- **SET EXERCISE**
Exactly as given, repeat all of the entries.

[Start of DATASET RECORDS]

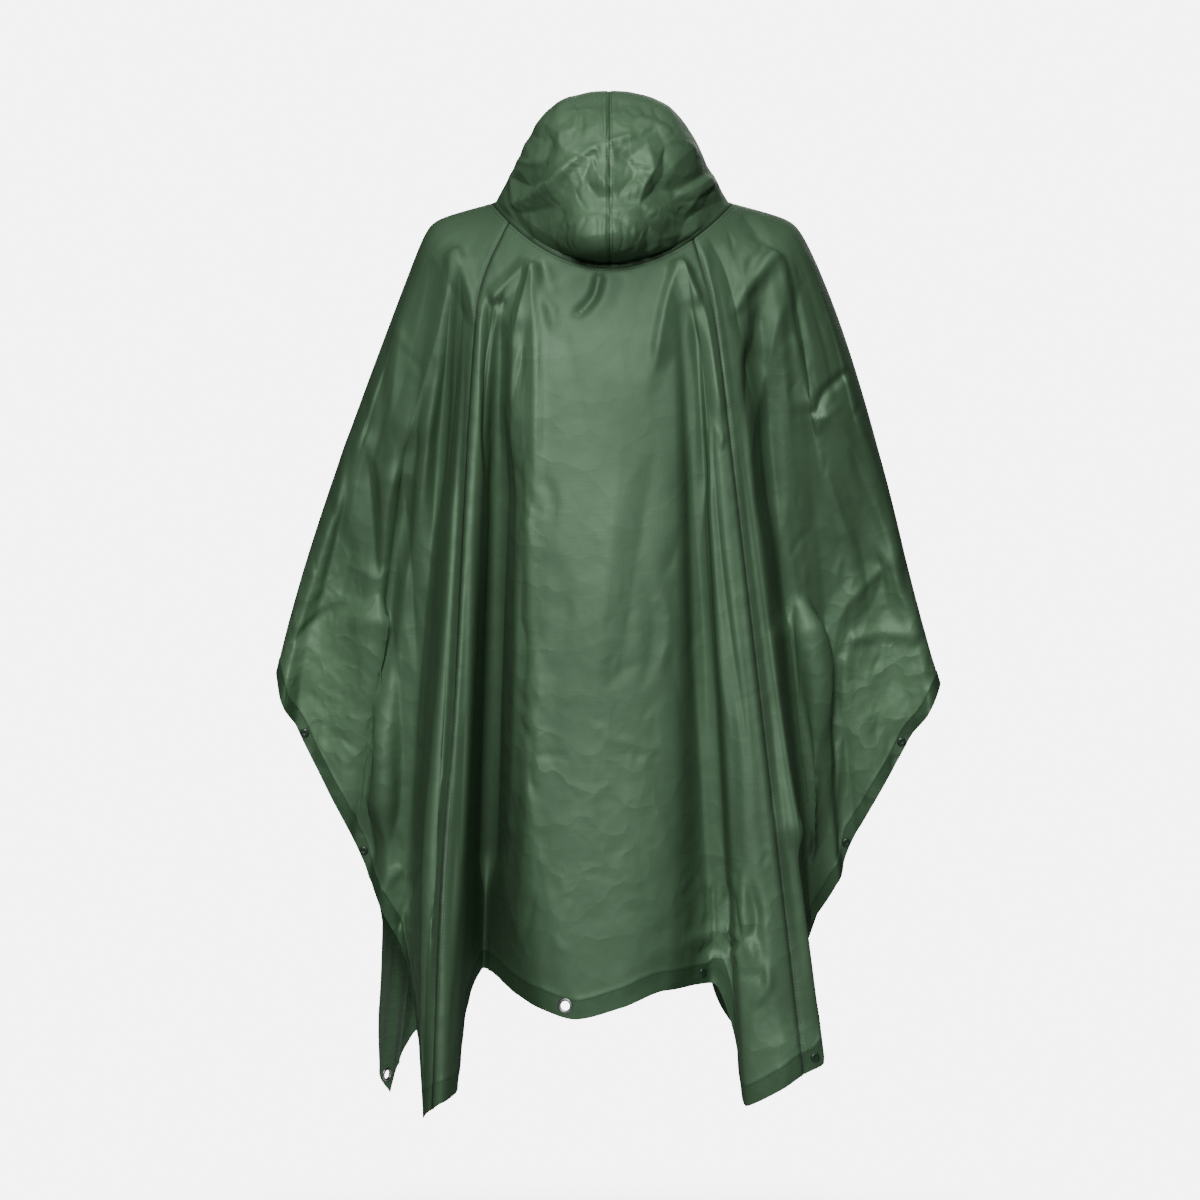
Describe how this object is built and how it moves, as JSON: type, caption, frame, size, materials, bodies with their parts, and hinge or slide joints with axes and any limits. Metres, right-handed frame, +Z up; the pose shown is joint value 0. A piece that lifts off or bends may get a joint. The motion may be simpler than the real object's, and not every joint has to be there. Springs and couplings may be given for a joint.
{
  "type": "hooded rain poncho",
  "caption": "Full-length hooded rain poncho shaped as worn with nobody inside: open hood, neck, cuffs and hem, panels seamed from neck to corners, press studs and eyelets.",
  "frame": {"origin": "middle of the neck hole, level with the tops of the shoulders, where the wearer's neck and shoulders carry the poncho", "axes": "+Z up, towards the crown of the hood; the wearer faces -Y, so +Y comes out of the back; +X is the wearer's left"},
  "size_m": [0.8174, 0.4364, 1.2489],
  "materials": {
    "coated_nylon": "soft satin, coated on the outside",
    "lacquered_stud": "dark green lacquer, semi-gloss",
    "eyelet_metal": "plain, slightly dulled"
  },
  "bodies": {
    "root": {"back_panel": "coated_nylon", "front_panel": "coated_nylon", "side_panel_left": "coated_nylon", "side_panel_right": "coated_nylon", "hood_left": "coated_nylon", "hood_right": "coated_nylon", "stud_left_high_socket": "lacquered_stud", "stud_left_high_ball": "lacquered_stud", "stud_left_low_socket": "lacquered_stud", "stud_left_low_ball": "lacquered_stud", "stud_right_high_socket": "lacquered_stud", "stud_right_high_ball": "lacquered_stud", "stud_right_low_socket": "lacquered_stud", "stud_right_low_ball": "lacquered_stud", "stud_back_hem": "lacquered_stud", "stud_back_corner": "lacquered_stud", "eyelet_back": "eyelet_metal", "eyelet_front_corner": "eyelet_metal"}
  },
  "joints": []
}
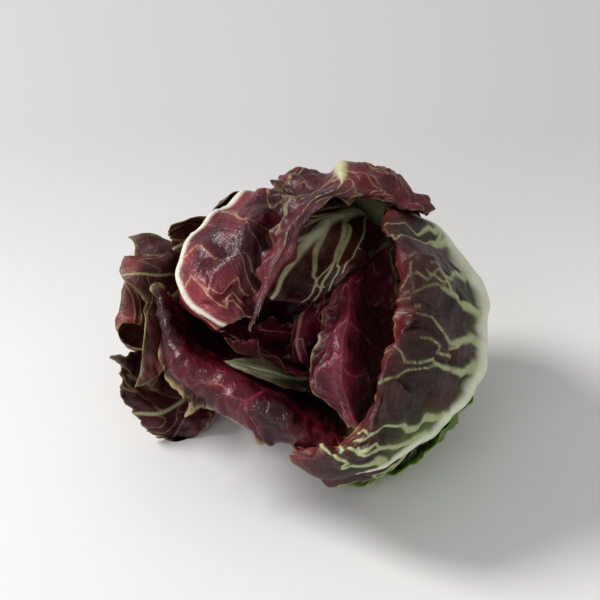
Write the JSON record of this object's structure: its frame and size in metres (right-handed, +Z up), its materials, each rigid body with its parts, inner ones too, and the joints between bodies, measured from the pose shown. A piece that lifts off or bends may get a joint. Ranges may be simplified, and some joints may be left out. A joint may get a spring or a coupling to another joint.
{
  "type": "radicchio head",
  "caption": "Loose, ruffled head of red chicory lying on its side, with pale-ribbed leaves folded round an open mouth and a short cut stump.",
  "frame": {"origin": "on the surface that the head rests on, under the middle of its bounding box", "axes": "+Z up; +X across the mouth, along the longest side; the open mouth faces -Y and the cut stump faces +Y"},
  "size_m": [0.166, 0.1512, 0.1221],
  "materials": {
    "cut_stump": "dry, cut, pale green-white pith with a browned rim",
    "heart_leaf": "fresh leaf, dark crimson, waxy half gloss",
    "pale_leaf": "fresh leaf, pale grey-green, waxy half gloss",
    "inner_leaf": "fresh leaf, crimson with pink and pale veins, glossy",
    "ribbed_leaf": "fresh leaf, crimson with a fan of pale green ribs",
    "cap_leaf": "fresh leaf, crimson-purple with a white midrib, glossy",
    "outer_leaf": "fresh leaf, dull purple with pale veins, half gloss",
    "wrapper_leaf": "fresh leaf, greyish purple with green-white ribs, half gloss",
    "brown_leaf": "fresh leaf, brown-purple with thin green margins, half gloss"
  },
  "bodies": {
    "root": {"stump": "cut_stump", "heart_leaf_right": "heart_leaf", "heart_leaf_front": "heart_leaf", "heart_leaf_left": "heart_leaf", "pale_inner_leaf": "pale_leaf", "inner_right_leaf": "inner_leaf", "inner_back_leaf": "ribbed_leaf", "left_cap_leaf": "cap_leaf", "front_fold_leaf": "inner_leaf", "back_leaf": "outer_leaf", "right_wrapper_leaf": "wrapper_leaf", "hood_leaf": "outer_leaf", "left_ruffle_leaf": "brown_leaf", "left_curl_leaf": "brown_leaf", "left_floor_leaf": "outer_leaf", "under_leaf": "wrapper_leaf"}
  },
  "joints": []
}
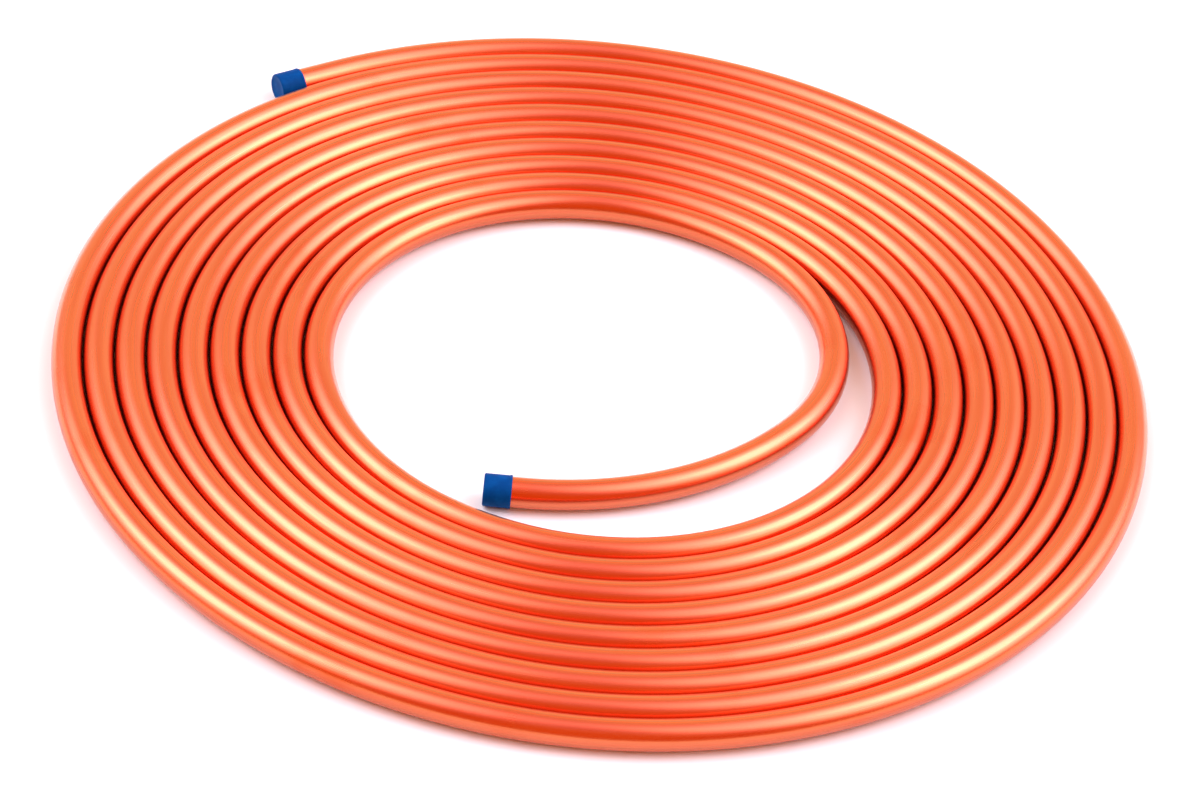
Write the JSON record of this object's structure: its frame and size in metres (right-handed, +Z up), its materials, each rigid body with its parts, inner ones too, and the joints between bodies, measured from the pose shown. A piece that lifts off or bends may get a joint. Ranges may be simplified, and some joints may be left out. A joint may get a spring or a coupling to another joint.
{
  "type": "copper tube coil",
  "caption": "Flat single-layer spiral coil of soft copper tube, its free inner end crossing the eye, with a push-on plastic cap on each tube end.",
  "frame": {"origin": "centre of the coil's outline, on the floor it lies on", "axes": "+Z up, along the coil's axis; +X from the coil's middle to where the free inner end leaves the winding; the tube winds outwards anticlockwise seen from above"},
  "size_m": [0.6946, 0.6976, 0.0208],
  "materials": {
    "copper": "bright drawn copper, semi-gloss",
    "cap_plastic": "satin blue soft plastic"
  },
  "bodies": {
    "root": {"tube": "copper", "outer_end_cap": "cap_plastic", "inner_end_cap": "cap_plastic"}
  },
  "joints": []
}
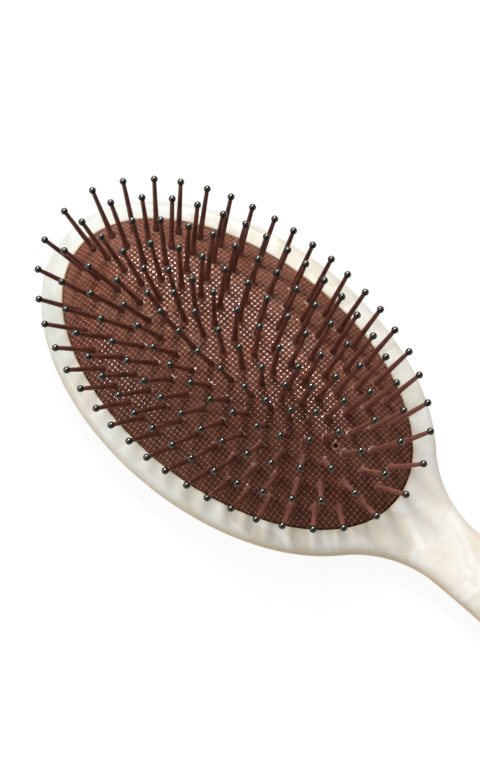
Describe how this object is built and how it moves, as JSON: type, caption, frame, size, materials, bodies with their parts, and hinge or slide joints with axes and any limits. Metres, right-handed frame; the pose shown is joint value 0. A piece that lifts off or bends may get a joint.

[End of DATASET RECORDS]

- **SOLUTION TO THIS PROBLEM**
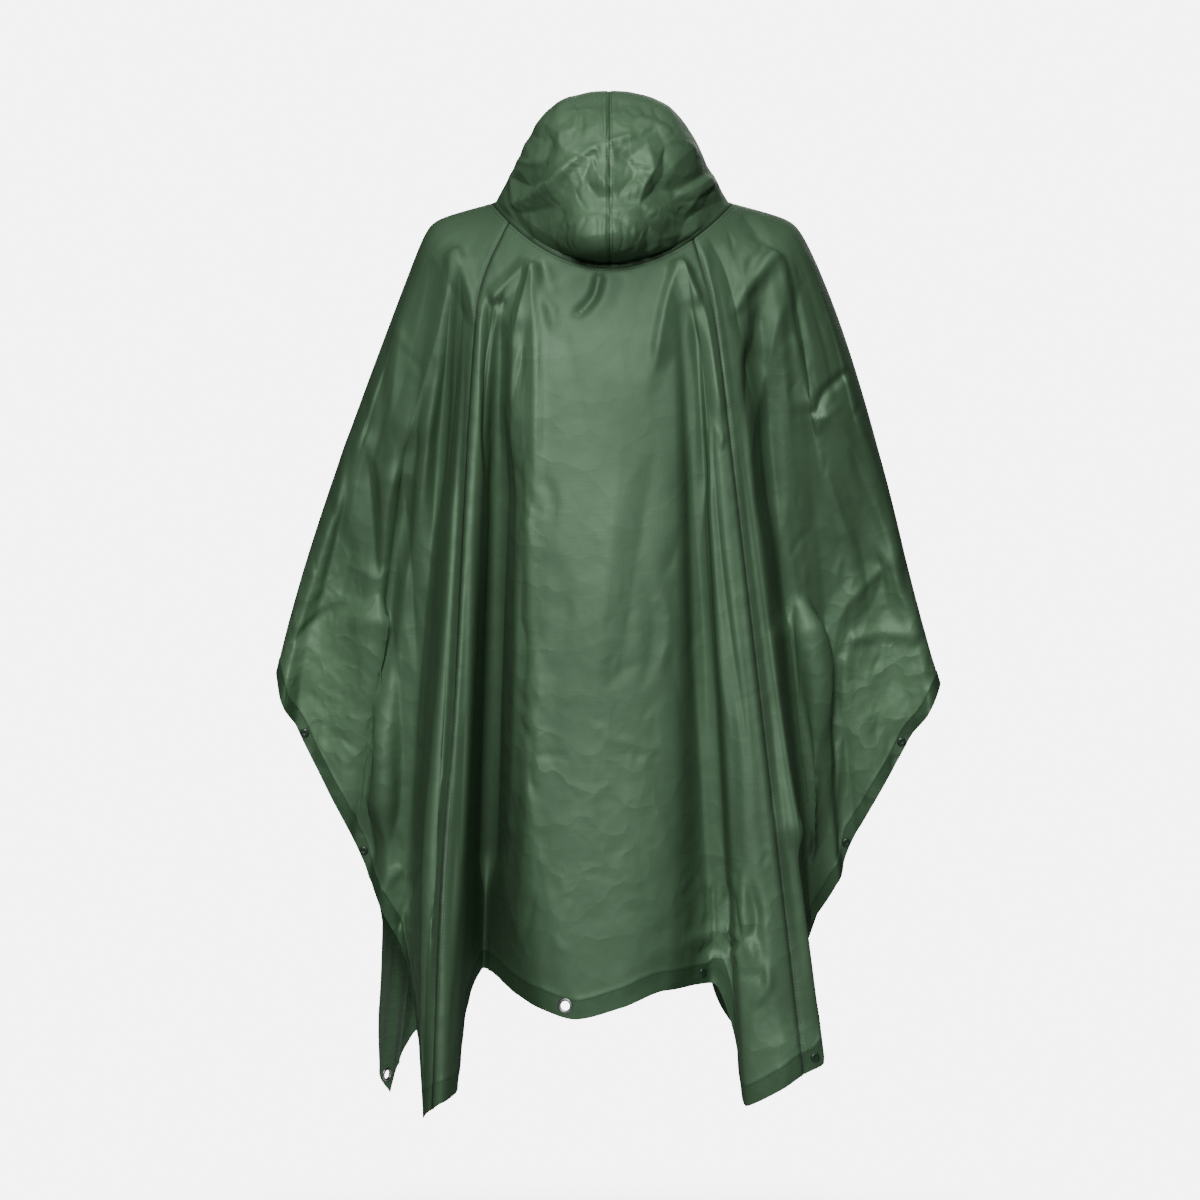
Describe how this object is built and how it moves, as JSON: type, caption, frame, size, materials, bodies with their parts, and hinge or slide joints with axes and any limits. Metres, right-handed frame, +Z up; the pose shown is joint value 0. A piece that lifts off or bends may get a joint. The motion may be simpler than the real object's, and not every joint has to be there. Springs and couplings may be given for a joint.
{
  "type": "hooded rain poncho",
  "caption": "Full-length hooded rain poncho shaped as worn with nobody inside: open hood, neck, cuffs and hem, panels seamed from neck to corners, press studs and eyelets.",
  "frame": {"origin": "middle of the neck hole, level with the tops of the shoulders, where the wearer's neck and shoulders carry the poncho", "axes": "+Z up, towards the crown of the hood; the wearer faces -Y, so +Y comes out of the back; +X is the wearer's left"},
  "size_m": [0.8174, 0.4364, 1.2489],
  "materials": {
    "coated_nylon": "soft satin, coated on the outside",
    "lacquered_stud": "dark green lacquer, semi-gloss",
    "eyelet_metal": "plain, slightly dulled"
  },
  "bodies": {
    "root": {"back_panel": "coated_nylon", "front_panel": "coated_nylon", "side_panel_left": "coated_nylon", "side_panel_right": "coated_nylon", "hood_left": "coated_nylon", "hood_right": "coated_nylon", "stud_left_high_socket": "lacquered_stud", "stud_left_high_ball": "lacquered_stud", "stud_left_low_socket": "lacquered_stud", "stud_left_low_ball": "lacquered_stud", "stud_right_high_socket": "lacquered_stud", "stud_right_high_ball": "lacquered_stud", "stud_right_low_socket": "lacquered_stud", "stud_right_low_ball": "lacquered_stud", "stud_back_hem": "lacquered_stud", "stud_back_corner": "lacquered_stud", "eyelet_back": "eyelet_metal", "eyelet_front_corner": "eyelet_metal"}
  },
  "joints": []
}
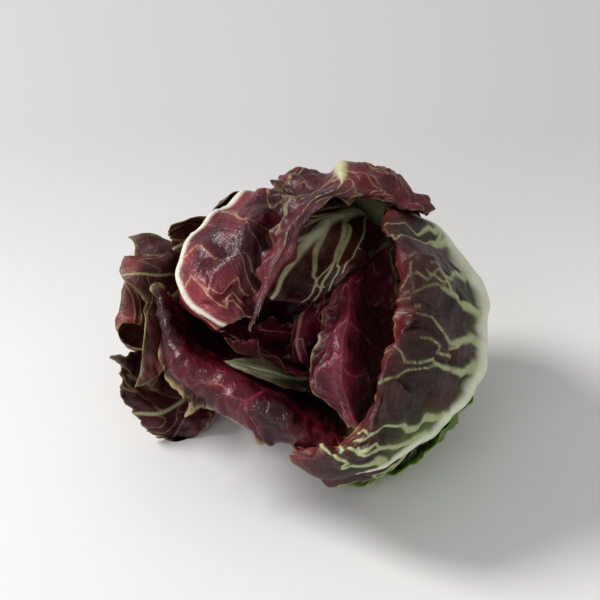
Write the JSON record of this object's structure: its frame and size in metres (right-handed, +Z up), its materials, each rigid body with its parts, inner ones too, and the joints between bodies, measured from the pose shown. A piece that lifts off or bends may get a joint. Ranges may be simplified, and some joints may be left out. A joint may get a spring or a coupling to another joint.
{
  "type": "radicchio head",
  "caption": "Loose, ruffled head of red chicory lying on its side, with pale-ribbed leaves folded round an open mouth and a short cut stump.",
  "frame": {"origin": "on the surface that the head rests on, under the middle of its bounding box", "axes": "+Z up; +X across the mouth, along the longest side; the open mouth faces -Y and the cut stump faces +Y"},
  "size_m": [0.166, 0.1512, 0.1221],
  "materials": {
    "cut_stump": "dry, cut, pale green-white pith with a browned rim",
    "heart_leaf": "fresh leaf, dark crimson, waxy half gloss",
    "pale_leaf": "fresh leaf, pale grey-green, waxy half gloss",
    "inner_leaf": "fresh leaf, crimson with pink and pale veins, glossy",
    "ribbed_leaf": "fresh leaf, crimson with a fan of pale green ribs",
    "cap_leaf": "fresh leaf, crimson-purple with a white midrib, glossy",
    "outer_leaf": "fresh leaf, dull purple with pale veins, half gloss",
    "wrapper_leaf": "fresh leaf, greyish purple with green-white ribs, half gloss",
    "brown_leaf": "fresh leaf, brown-purple with thin green margins, half gloss"
  },
  "bodies": {
    "root": {"stump": "cut_stump", "heart_leaf_right": "heart_leaf", "heart_leaf_front": "heart_leaf", "heart_leaf_left": "heart_leaf", "pale_inner_leaf": "pale_leaf", "inner_right_leaf": "inner_leaf", "inner_back_leaf": "ribbed_leaf", "left_cap_leaf": "cap_leaf", "front_fold_leaf": "inner_leaf", "back_leaf": "outer_leaf", "right_wrapper_leaf": "wrapper_leaf", "hood_leaf": "outer_leaf", "left_ruffle_leaf": "brown_leaf", "left_curl_leaf": "brown_leaf", "left_floor_leaf": "outer_leaf", "under_leaf": "wrapper_leaf"}
  },
  "joints": []
}
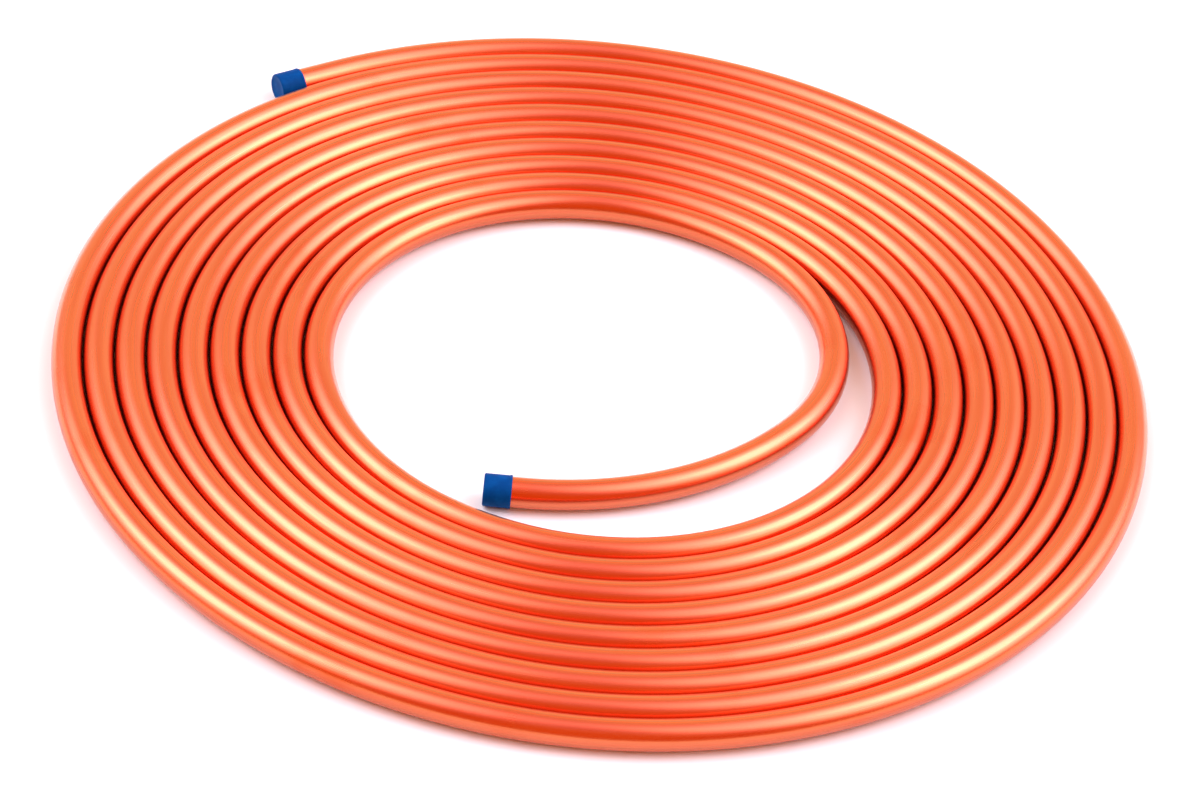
Write the JSON record of this object's structure: its frame and size in metres (right-handed, +Z up), its materials, each rigid body with its parts, inner ones too, and the joints between bodies, measured from the pose shown. A piece that lifts off or bends may get a joint. Ranges may be simplified, and some joints may be left out. A joint may get a spring or a coupling to another joint.
{
  "type": "copper tube coil",
  "caption": "Flat single-layer spiral coil of soft copper tube, its free inner end crossing the eye, with a push-on plastic cap on each tube end.",
  "frame": {"origin": "centre of the coil's outline, on the floor it lies on", "axes": "+Z up, along the coil's axis; +X from the coil's middle to where the free inner end leaves the winding; the tube winds outwards anticlockwise seen from above"},
  "size_m": [0.6946, 0.6976, 0.0208],
  "materials": {
    "copper": "bright drawn copper, semi-gloss",
    "cap_plastic": "satin blue soft plastic"
  },
  "bodies": {
    "root": {"tube": "copper", "outer_end_cap": "cap_plastic", "inner_end_cap": "cap_plastic"}
  },
  "joints": []
}
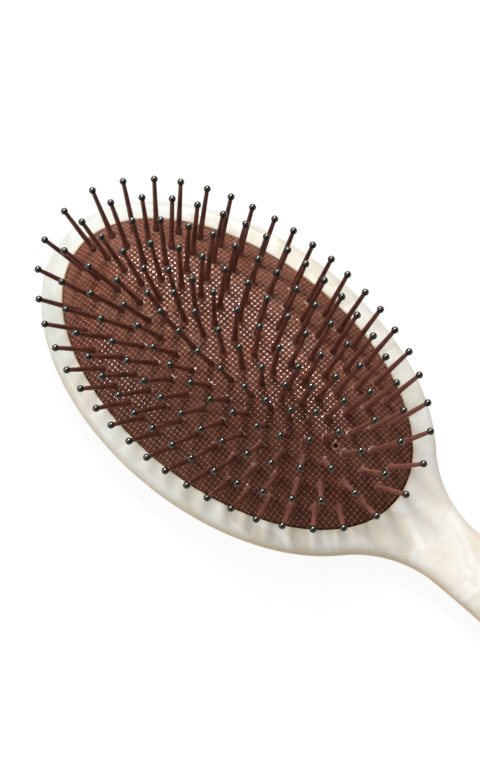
Describe how this object is built and how it moves, as JSON: type, caption, frame, size, materials, bodies with their parts, and hinge or slide joints with axes and any limits. Metres, right-handed frame; the pose shown is joint value 0. A piece that lifts off or bends may get a joint.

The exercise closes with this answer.